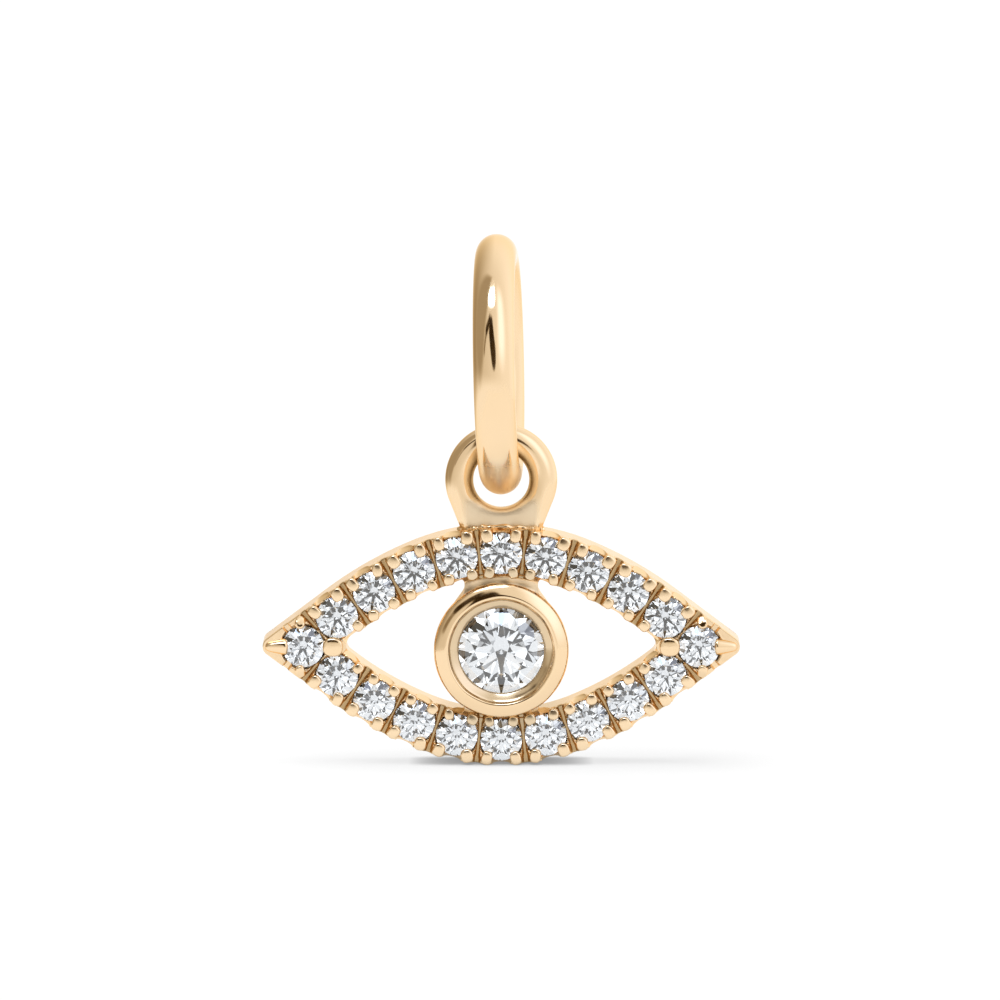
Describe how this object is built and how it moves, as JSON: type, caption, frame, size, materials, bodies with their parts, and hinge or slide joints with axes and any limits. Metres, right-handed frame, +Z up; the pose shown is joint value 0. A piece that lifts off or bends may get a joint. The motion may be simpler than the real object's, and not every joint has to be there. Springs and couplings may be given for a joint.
{
  "type": "evil eye pendant",
  "caption": "Gold eye-shaped pendant of two pavé-set lids round a bezel-set centre stone, hanging by its loop on a plain round bail ring.",
  "frame": {"origin": "where a chain lies in the bail ring: the inside of the ring at its top", "axes": "+X across the eye, to the right as seen from its front, -Y out of its front, +Z up"},
  "size_m": [0.0114, 0.0062, 0.0126],
  "materials": {
    "gold": "polished",
    "diamond": "faceted and polished"
  },
  "bodies": {
    "bail": {"bail_ring": "gold"},
    "eye": {"eye_frame": "gold", "centre_stone": "diamond", "pave_stone_01": "diamond", "pave_stone_02": "diamond", "pave_stone_03": "diamond", "pave_stone_04": "diamond", "pave_stone_05": "diamond", "pave_stone_06": "diamond", "pave_stone_07": "diamond", "pave_stone_08": "diamond", "pave_stone_09": "diamond", "pave_stone_10": "diamond", "pave_stone_11": "diamond", "pave_stone_12": "diamond", "pave_stone_13": "diamond", "pave_stone_14": "diamond", "pave_stone_15": "diamond", "pave_stone_16": "diamond", "pave_stone_17": "diamond", "pave_stone_18": "diamond", "pave_stone_19": "diamond", "pave_stone_20": "diamond"}
  },
  "joints": [
    {"name": "side_swing", "type": "hinge", "parent": "bail", "child": "eye", "pos_m": [0.00011, 0, -0.00473], "axis": [0, 1, 0], "range_deg": [-110, 110]}
  ]
}
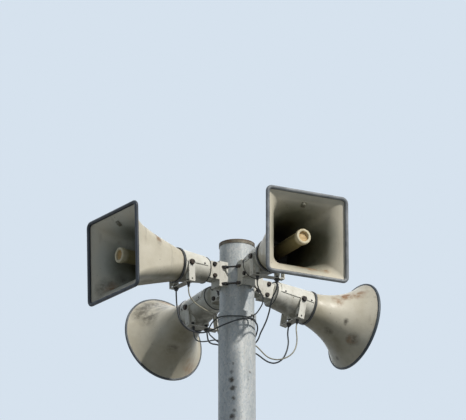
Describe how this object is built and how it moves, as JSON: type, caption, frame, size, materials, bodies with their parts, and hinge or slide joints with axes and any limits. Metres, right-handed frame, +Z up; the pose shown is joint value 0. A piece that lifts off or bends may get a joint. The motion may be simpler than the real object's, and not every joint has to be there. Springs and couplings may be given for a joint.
{
  "type": "pole-mounted warning siren",
  "caption": "Tall round steel mast on a bolted base plate with horn loudspeakers clamped round its head, two with square bells and two with round ones, and hanging cables",
  "frame": {"origin": "middle of the base plate's underside, on the mast's axis", "axes": "+Z up along the mast; -Y is the front, which the picture's camera faces; +X is to the right in the picture"},
  "size_m": [1.3326, 1.364, 6.0353],
  "materials": {
    "galvanised_tube": "satin",
    "galvanised_plate": "satin",
    "weathered_steel": "satin",
    "rusty_cap": "matte",
    "dark_steel": "satin",
    "black_rubber": "matte",
    "rim_rubber": "satin",
    "bell_paint": "satin",
    "housing_paint": "satin",
    "bracket_paint": "satin",
    "gland_plastic": "matte",
    "black_cable": "satin",
    "grey_cable": "satin"
  },
  "bodies": {
    "root": {"base_flange": "galvanised_plate", "lower_tube": "galvanised_tube", "joint_collar": "weathered_steel", "upper_tube": "galvanised_tube", "top_cap": "rusty_cap", "cable_grommet": "black_rubber", "clamp_rods": "dark_steel", "horn_bolts": "dark_steel", "neck_rings": "black_rubber", "fl_bell": "bell_paint", "fr_bell": "bell_paint", "bl_bell": "bell_paint", "br_bell": "bell_paint", "fl_rim": "rim_rubber", "fr_rim": "rim_rubber", "bl_rim": "rim_rubber", "br_rim": "rim_rubber", "fl_center_tube": "bell_paint", "fr_center_tube": "bell_paint", "bl_center_tube": "bell_paint", "br_center_tube": "bell_paint", "fl_housing": "housing_paint", "fr_housing": "housing_paint", "bl_housing": "housing_paint", "br_housing": "housing_paint", "fl_yoke": "bracket_paint", "fr_yoke": "bracket_paint", "bl_yoke": "bracket_paint", "br_yoke": "bracket_paint", "fl_glands": "gland_plastic", "fr_glands": "gland_plastic", "bl_glands": "gland_plastic", "br_glands": "gland_plastic", "fl_mast_bracket": "bracket_paint", "fr_mast_bracket": "bracket_paint", "bl_mast_bracket": "bracket_paint", "br_mast_bracket": "bracket_paint", "fl_cable_black": "black_cable", "fr_cable_black": "black_cable", "bl_cable_black": "black_cable", "br_cable_black": "black_cable", "fl_cable_grey": "grey_cable", "fr_cable_grey": "grey_cable", "bl_cable_grey": "grey_cable", "br_cable_grey": "grey_cable"}
  },
  "joints": []
}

_What you have to do_.
Set down the entries above again, word for word.

_Final answer_.
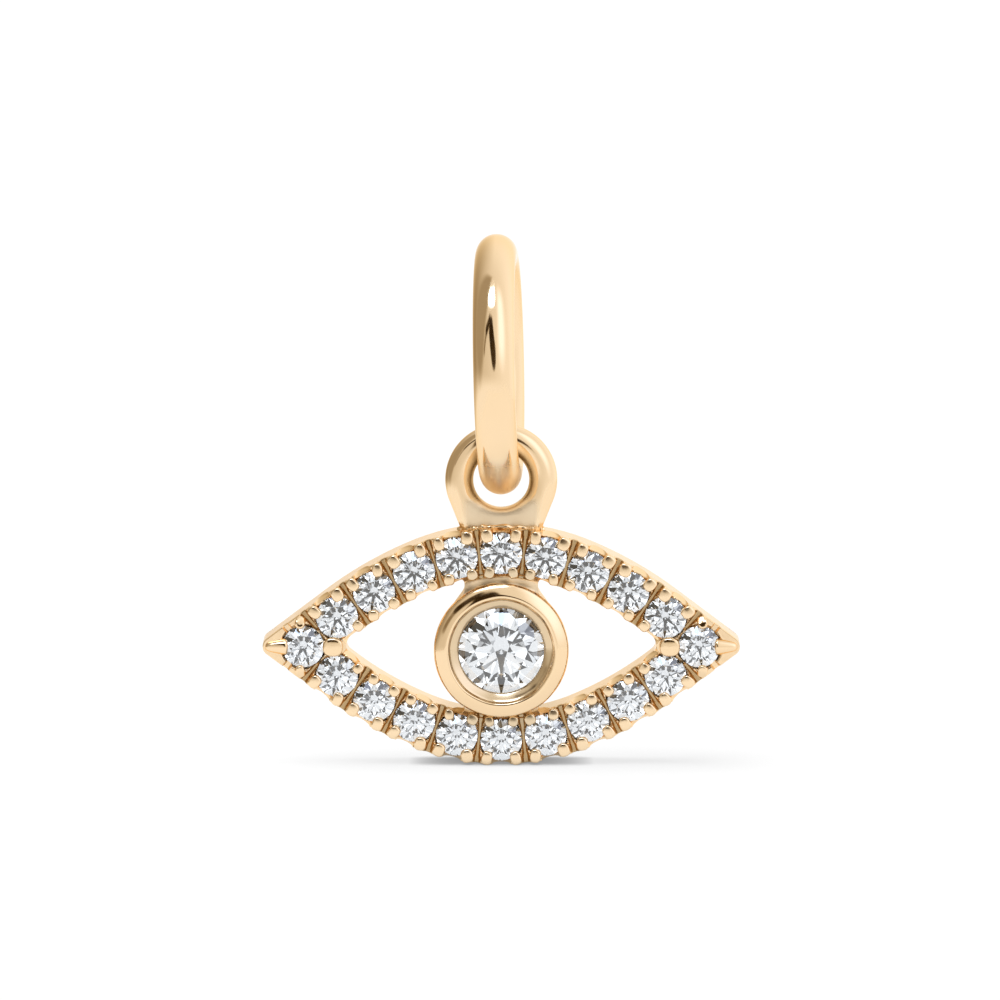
Describe how this object is built and how it moves, as JSON: type, caption, frame, size, materials, bodies with their parts, and hinge or slide joints with axes and any limits. Metres, right-handed frame, +Z up; the pose shown is joint value 0. A piece that lifts off or bends may get a joint. The motion may be simpler than the real object's, and not every joint has to be there. Springs and couplings may be given for a joint.
{
  "type": "evil eye pendant",
  "caption": "Gold eye-shaped pendant of two pavé-set lids round a bezel-set centre stone, hanging by its loop on a plain round bail ring.",
  "frame": {"origin": "where a chain lies in the bail ring: the inside of the ring at its top", "axes": "+X across the eye, to the right as seen from its front, -Y out of its front, +Z up"},
  "size_m": [0.0114, 0.0062, 0.0126],
  "materials": {
    "gold": "polished",
    "diamond": "faceted and polished"
  },
  "bodies": {
    "bail": {"bail_ring": "gold"},
    "eye": {"eye_frame": "gold", "centre_stone": "diamond", "pave_stone_01": "diamond", "pave_stone_02": "diamond", "pave_stone_03": "diamond", "pave_stone_04": "diamond", "pave_stone_05": "diamond", "pave_stone_06": "diamond", "pave_stone_07": "diamond", "pave_stone_08": "diamond", "pave_stone_09": "diamond", "pave_stone_10": "diamond", "pave_stone_11": "diamond", "pave_stone_12": "diamond", "pave_stone_13": "diamond", "pave_stone_14": "diamond", "pave_stone_15": "diamond", "pave_stone_16": "diamond", "pave_stone_17": "diamond", "pave_stone_18": "diamond", "pave_stone_19": "diamond", "pave_stone_20": "diamond"}
  },
  "joints": [
    {"name": "side_swing", "type": "hinge", "parent": "bail", "child": "eye", "pos_m": [0.00011, 0, -0.00473], "axis": [0, 1, 0], "range_deg": [-110, 110]}
  ]
}
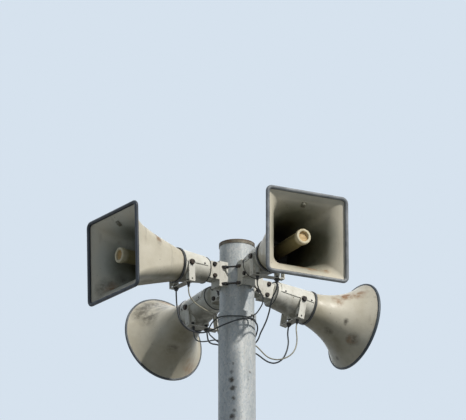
Describe how this object is built and how it moves, as JSON: type, caption, frame, size, materials, bodies with their parts, and hinge or slide joints with axes and any limits. Metres, right-handed frame, +Z up; the pose shown is joint value 0. A piece that lifts off or bends may get a joint. The motion may be simpler than the real object's, and not every joint has to be there. Springs and couplings may be given for a joint.
{
  "type": "pole-mounted warning siren",
  "caption": "Tall round steel mast on a bolted base plate with horn loudspeakers clamped round its head, two with square bells and two with round ones, and hanging cables",
  "frame": {"origin": "middle of the base plate's underside, on the mast's axis", "axes": "+Z up along the mast; -Y is the front, which the picture's camera faces; +X is to the right in the picture"},
  "size_m": [1.3326, 1.364, 6.0353],
  "materials": {
    "galvanised_tube": "satin",
    "galvanised_plate": "satin",
    "weathered_steel": "satin",
    "rusty_cap": "matte",
    "dark_steel": "satin",
    "black_rubber": "matte",
    "rim_rubber": "satin",
    "bell_paint": "satin",
    "housing_paint": "satin",
    "bracket_paint": "satin",
    "gland_plastic": "matte",
    "black_cable": "satin",
    "grey_cable": "satin"
  },
  "bodies": {
    "root": {"base_flange": "galvanised_plate", "lower_tube": "galvanised_tube", "joint_collar": "weathered_steel", "upper_tube": "galvanised_tube", "top_cap": "rusty_cap", "cable_grommet": "black_rubber", "clamp_rods": "dark_steel", "horn_bolts": "dark_steel", "neck_rings": "black_rubber", "fl_bell": "bell_paint", "fr_bell": "bell_paint", "bl_bell": "bell_paint", "br_bell": "bell_paint", "fl_rim": "rim_rubber", "fr_rim": "rim_rubber", "bl_rim": "rim_rubber", "br_rim": "rim_rubber", "fl_center_tube": "bell_paint", "fr_center_tube": "bell_paint", "bl_center_tube": "bell_paint", "br_center_tube": "bell_paint", "fl_housing": "housing_paint", "fr_housing": "housing_paint", "bl_housing": "housing_paint", "br_housing": "housing_paint", "fl_yoke": "bracket_paint", "fr_yoke": "bracket_paint", "bl_yoke": "bracket_paint", "br_yoke": "bracket_paint", "fl_glands": "gland_plastic", "fr_glands": "gland_plastic", "bl_glands": "gland_plastic", "br_glands": "gland_plastic", "fl_mast_bracket": "bracket_paint", "fr_mast_bracket": "bracket_paint", "bl_mast_bracket": "bracket_paint", "br_mast_bracket": "bracket_paint", "fl_cable_black": "black_cable", "fr_cable_black": "black_cable", "bl_cable_black": "black_cable", "br_cable_black": "black_cable", "fl_cable_grey": "grey_cable", "fr_cable_grey": "grey_cable", "bl_cable_grey": "grey_cable", "br_cable_grey": "grey_cable"}
  },
  "joints": []
}